This post has been retracted because it is in error. Trying to shore it up just involved a variant of the St Petersburg Paradox and a small point on pricing contracts that is not enough to make a proper blog post.
I apologise.
Edit: Some people have asked that I keep the original up to illustrate the confusion I was under. I unfortunately don't have a copy, but I'll try and recreate the idea, and illustrate where I went wrong.
The original idea was that if I were to offer you a contract L that gained £1 with 50% probability or £2 with 50% probability, then if your utility function wasn't linear in money, you would generally value L at having a value other that £1.50. Then I could sell or buy large amounts of these contracts from you at your stated price, and use the law of large number to ensure that I valued each contract at £1.50, thus making a certain profit.
The first flaw consisted in the case where your utility is concave in cash ("risk averse"). In that case, I can't buy L from you unless you already have L. And each time I buy it from you, the mean quantity of cash you have goes down, but your utility goes up, since you do not like the uncertainty inherent in L. So I get richer, but you get more utility, and once you've sold all L's you have, I cannot make anything more out of you.

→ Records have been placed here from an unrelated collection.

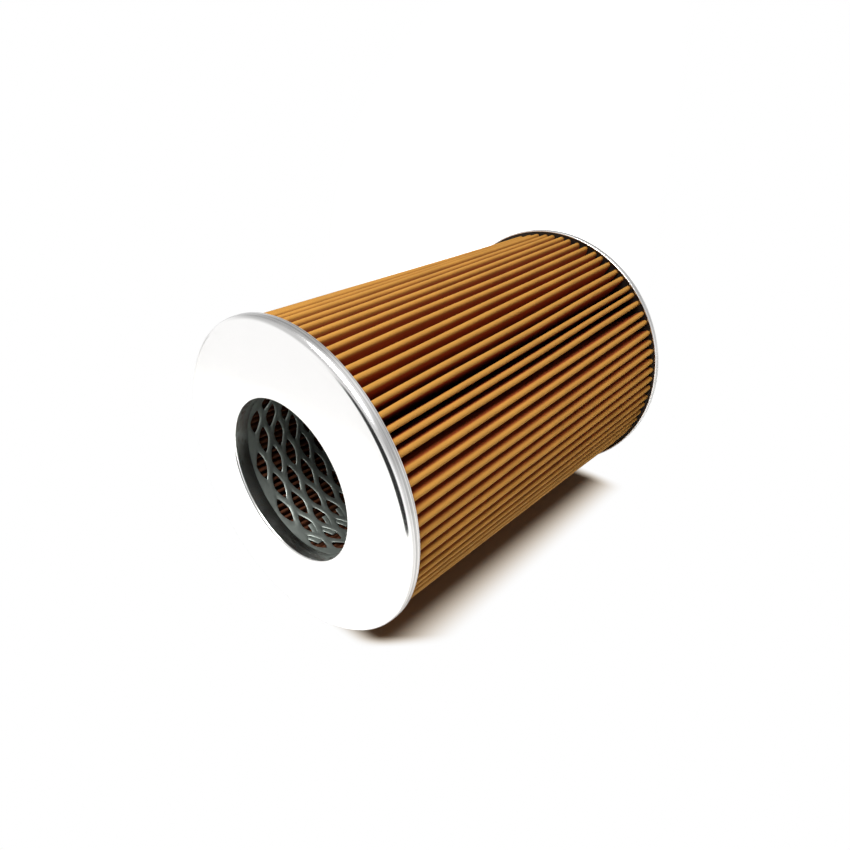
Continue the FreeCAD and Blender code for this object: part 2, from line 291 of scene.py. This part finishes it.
def zinc_plated_mesh(settings):
    """Expanded steel sheet, rolled into a tube and zinc plated: a soft grey shine on the strands, with
    small dull patches of 3 mm."""
    material, tree, out = new_material("zinc_plated_mesh")
    place = add(tree, "ShaderNodeTexCoord").outputs["Object"]
    patches = add(tree, "ShaderNodeTexNoise", {"Vector": place, "Scale": 1 / (3 * MM), "Detail": 4.0})
    rough = add(tree, "ShaderNodeMapRange", {"Value": patches.outputs["Fac"], "From Min": 0.3,
                                             "From Max": 0.7, "To Min": 0.3, "To Max": 0.5})
    bump = add(tree, "ShaderNodeBump", {"Height": patches.outputs["Fac"], "Strength": 0.3,
                                        "Distance": 0.1 * MM})
    # a skin of zinc oxide makes part of the surface matt
    shader = add(tree, "ShaderNodeBsdfPrincipled", {"Base Color": (*settings.metal, 1), "Metallic": 0.75,
                                                    "Roughness": rough.outputs[0],
                                                    "Normal": bump.outputs[0]})
    tree.links.new(shader.outputs[0], out.inputs["Surface"])
    return material


def cast_epoxy(tone):
    """Two-part epoxy poured into the cap and cured: dark, faintly glossy, with a lightly rippled
    skin."""
    material, tree, out = new_material("cast_epoxy")
    place = add(tree, "ShaderNodeTexCoord").outputs["Object"]
    skin = add(tree, "ShaderNodeTexNoise", {"Vector": place, "Scale": 1 / (4 * MM), "Detail": 2.0})
    rough = add(tree, "ShaderNodeMapRange", {"Value": skin.outputs["Fac"], "To Min": 0.35,
                                             "To Max": 0.6})
    bump = add(tree, "ShaderNodeBump", {"Height": skin.outputs["Fac"], "Strength": 0.4,
                                        "Distance": 0.3 * MM})
    shader = add(tree, "ShaderNodeBsdfPrincipled", {"Base Color": (*tone, 1), "IOR": 1.55,
                                                    "Roughness": rough.outputs[0],
                                                    "Normal": bump.outputs[0]})
    tree.links.new(shader.outputs[0], out.inputs["Surface"])
    return material


# Meshes


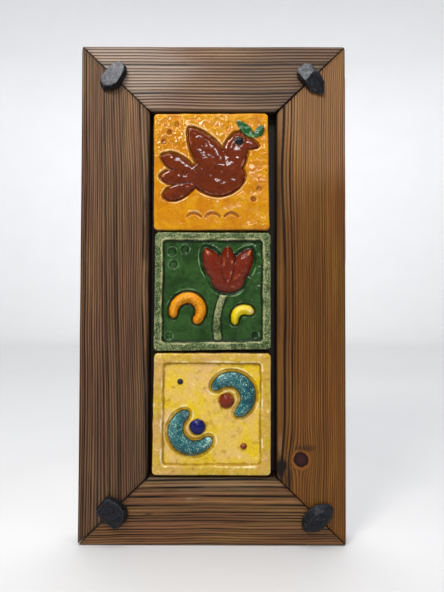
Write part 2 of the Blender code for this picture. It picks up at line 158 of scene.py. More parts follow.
def value_noise(across, up, size, seed):
    """Smooth noise from -1 to 1 with lumps of about the given size."""
    lattice = np.random.default_rng(seed).uniform(-1, 1, (257, 257))
    column, row = across / size + 128.0, up / size + 128.0
    i, j = np.floor(column).astype(int) % 256, np.floor(row).astype(int) % 256
    p, q = column - np.floor(column), row - np.floor(row)
    p, q = p * p * (3 - 2 * p), q * q * (3 - 2 * q)
    low = lattice[i, j] * (1 - p) + lattice[i + 1, j] * p
    high = lattice[i, j + 1] * (1 - p) + lattice[i + 1, j + 1] * p
    return low * (1 - q) + high * q


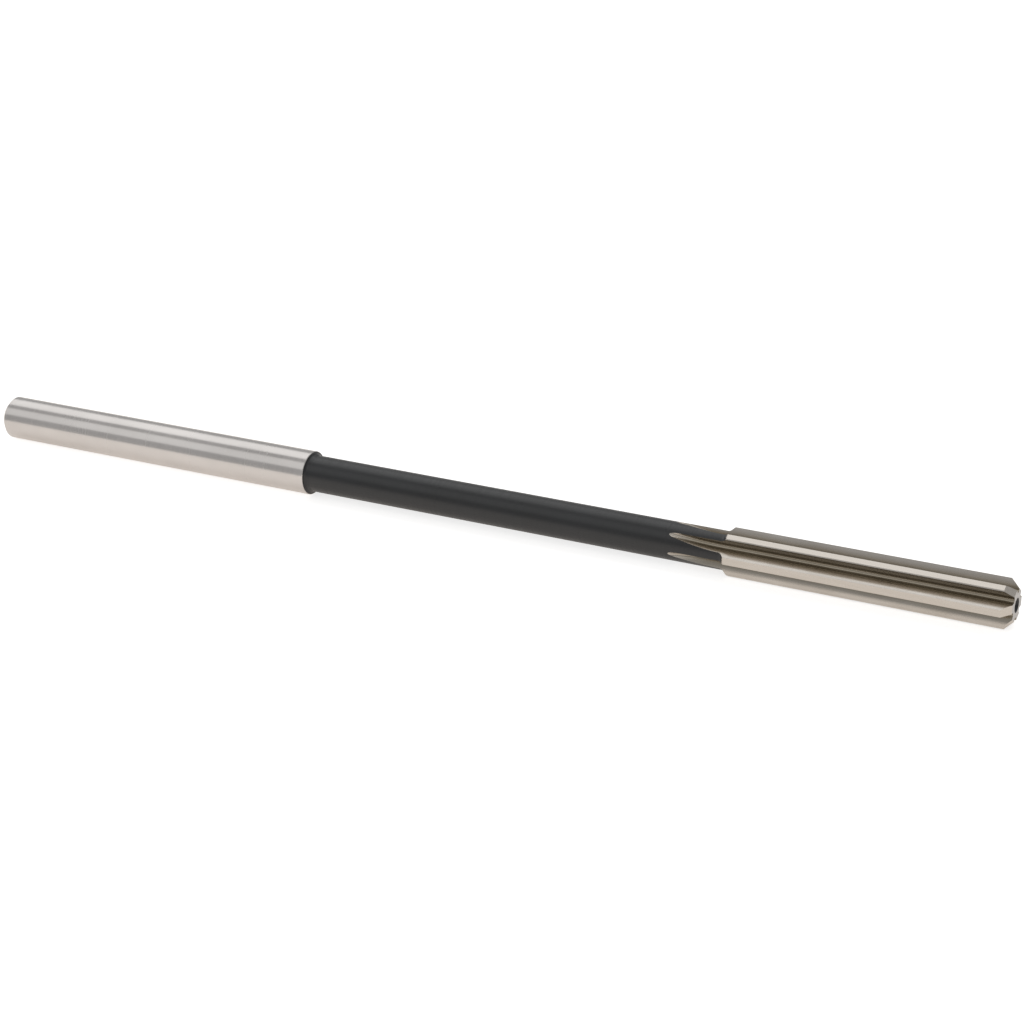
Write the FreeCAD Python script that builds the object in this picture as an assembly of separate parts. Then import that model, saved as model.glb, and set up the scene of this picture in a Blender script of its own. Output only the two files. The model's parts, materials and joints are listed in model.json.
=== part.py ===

If your utility is convex in cash ("risk loving"), then I can sell you L forever, at more than £1.50. And your money will generally go down, as I drain it from you. However, though the median amount of cash you have goes down, your utility goes up, since you get a chance - however tiny - of huge amounts of cash, and the utility generated by this sum swamps the fact you are most likely ending up with nothing. If I could go on forever, then I can drain you entirely, as this is a biased random walk on a one-dimensional axis. But I would need infinite ressources to do this.
The major error was to reason like an investor, rather than a utility maximiser. Investors are very interested in putting prices on objects. And if you assign the wrong price to L while investing, someone will take advantage of you and arbitrage you. I might return to this in a subsequent post; but the issue is that even if your utility is concave or convex in money, you would put a price of £1.50 on L if L were an easily traded commodity with a lot of investors also pricing it at £1.50.
Some other possibilities:
I am risk averse
I don't want to spend time on a lottery for one or two dollars
I expect that such an offer must be a trick, so I refuse the offer even if you'd offer a better than fair gamble
Accepting an offer is submissive behaviour, so I refuse the offer even if you'd offer a better than fair gamble unless we are in a situation where you could get a few dollars just because I am afraid or because it is expected of me
Retributive morality: The utility of punching you in the face is very small or negative at the start of our interaction. When I notice that you are taking advantage of me the utility of punching you in the face becomes much bigger than a few dollars. This is pretty much natural human behaviour, so it is what I think of every time people start to use dutch books as arguments.